Maßgebend für die Berechnung ist das laufende Kalenderjahr. Bezügebestandteile, die vom Familienstand oder von Unterhaltsverpflichtungen abhängig sind, bleiben außer Betracht. Betrifft das Verfahren die Verleihung eines anderen Amts oder den Zeitpunkt einer Versetzung in den Ruhestand, ist Streitwert die Hälfte des sich nach den Sätzen 1 bis 3 ergebenden Betrags.

(7) Ist mit einem in Verfahren nach Absatz 6 verfolgten Klagebegehren ein aus ihm hergeleiteter vermögensrechtlicher Anspruch verbunden, ist nur ein Klagebegehren, und zwar das wertmäßig höhere, maßgebend.

(8) Dem Kläger steht gleich, wer sonst das Verfahren des ersten Rechtszugs beantragt hat.

(1) Sind Gebühren, die sich nach dem Streitwert richten, mit der Einreichung der Klage-, Antrags-, Einspruchs- oder Rechtsmittelschrift oder mit der Abgabe der entsprechenden Erklärung zu Protokoll fällig, setzt das Gericht sogleich den Wert ohne Anhörung der Parteien durch Beschluss vorläufig fest, wenn Gegenstand des Verfahrens nicht eine bestimmte Geldsumme in Euro ist oder gesetzlich kein fester Wert bestimmt ist. Einwendungen gegen die Höhe des festgesetzten Werts können nur im Verfahren über die Beschwerde gegen den Beschluss, durch den die Tätigkeit des Gerichts aufgrund dieses Gesetzes von der vorherigen Zahlung von Kosten abhängig gemacht wird, geltend gemacht werden. Die Sätze 1 und 2 gelten nicht in Verfahren vor den Gerichten der Finanzgerichtsbarkeit.

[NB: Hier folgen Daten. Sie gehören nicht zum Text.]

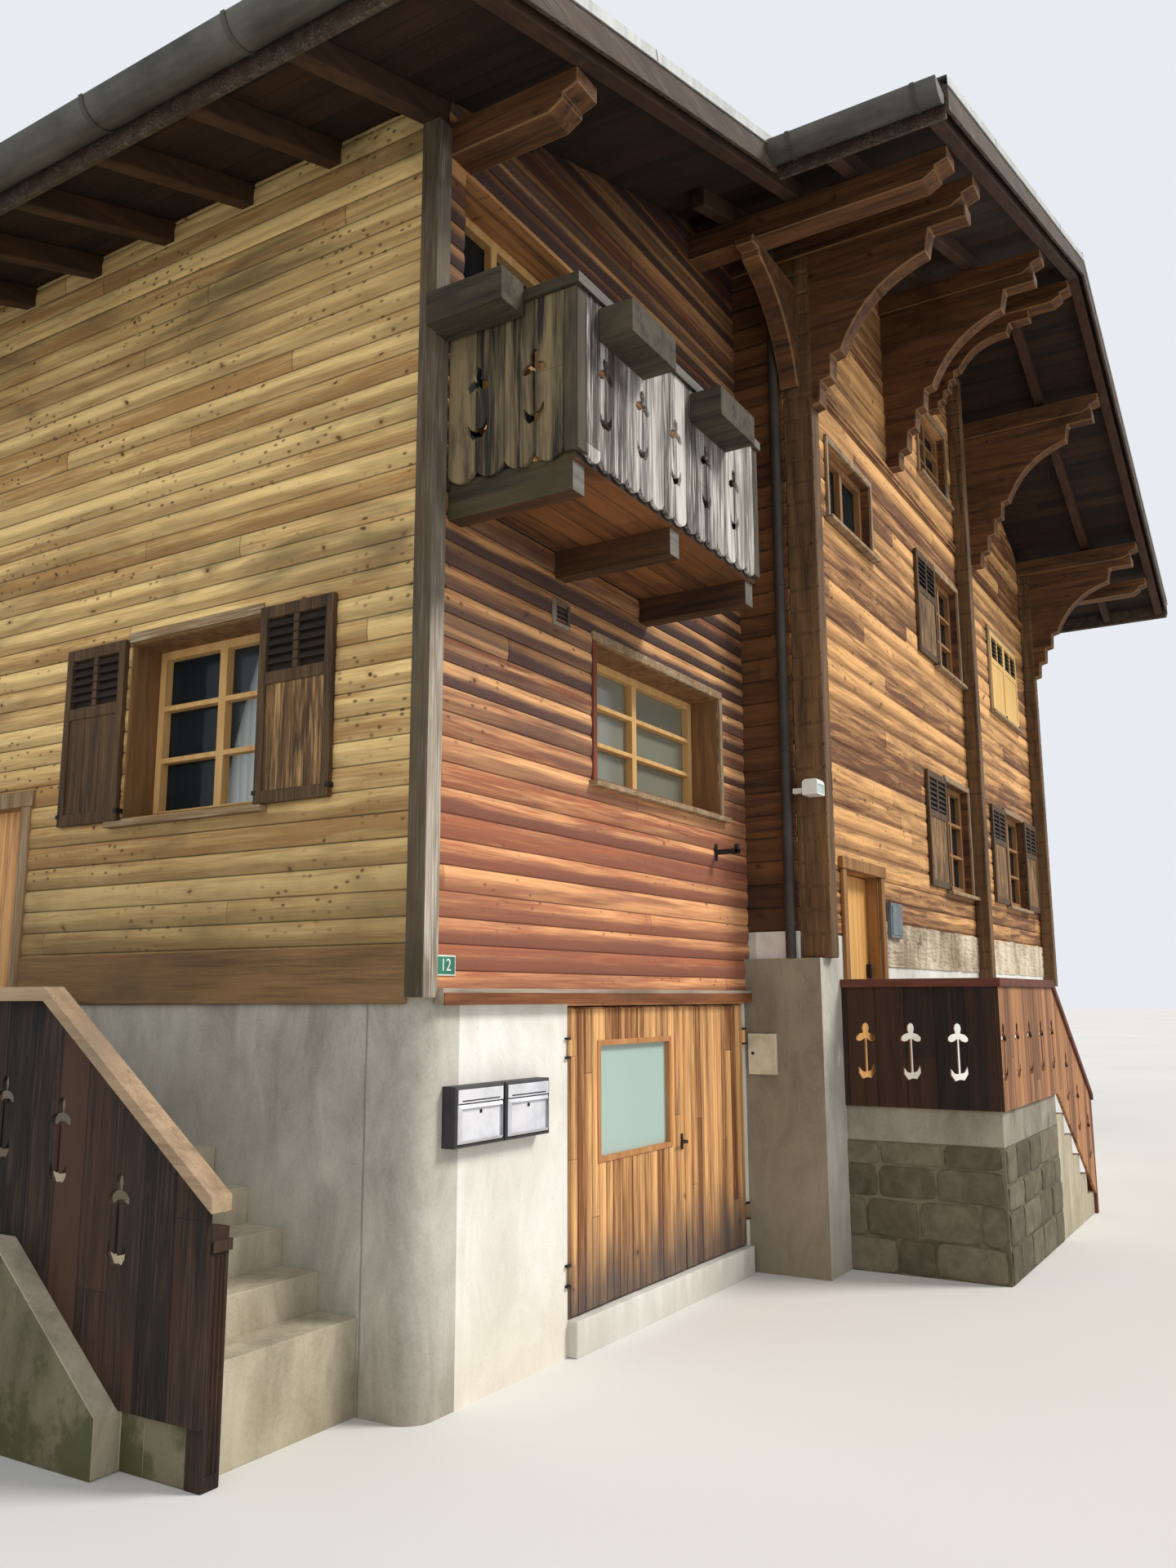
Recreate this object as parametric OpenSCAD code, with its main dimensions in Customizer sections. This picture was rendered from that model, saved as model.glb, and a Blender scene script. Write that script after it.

(2) Soweit eine Entscheidung nach § 62 Satz 1 nicht ergeht oder nicht bindet, setzt das Prozessgericht den Wert für die zu erhebenden Gebühren durch Beschluss fest, sobald eine Entscheidung über den gesamten Streitgegenstand ergeht oder sich das Verfahren anderweitig erledigt. In Verfahren vor den Gerichten für Arbeitssachen oder der Finanzgerichtsbarkeit gilt dies nur dann, wenn ein Beteiligter oder die Staatskasse die Festsetzung beantragt oder das Gericht sie für angemessen hält.

(3) Die Festsetzung kann von Amts wegen geändert werden

1.
von dem Gericht, das den Wert festgesetzt hat, und
2.
von dem Rechtsmittelgericht, wenn das Verfahren wegen der Hauptsache oder wegen der Entscheidung über den Streitwert, den Kostenansatz oder die Kostenfestsetzung in der Rechtsmittelinstanz schwebt.
Die Änderung ist nur innerhalb von sechs Monaten zulässig, nachdem die Entscheidung in der Hauptsache Rechtskraft erlangt oder das Verfahren sich anderweitig erledigt hat.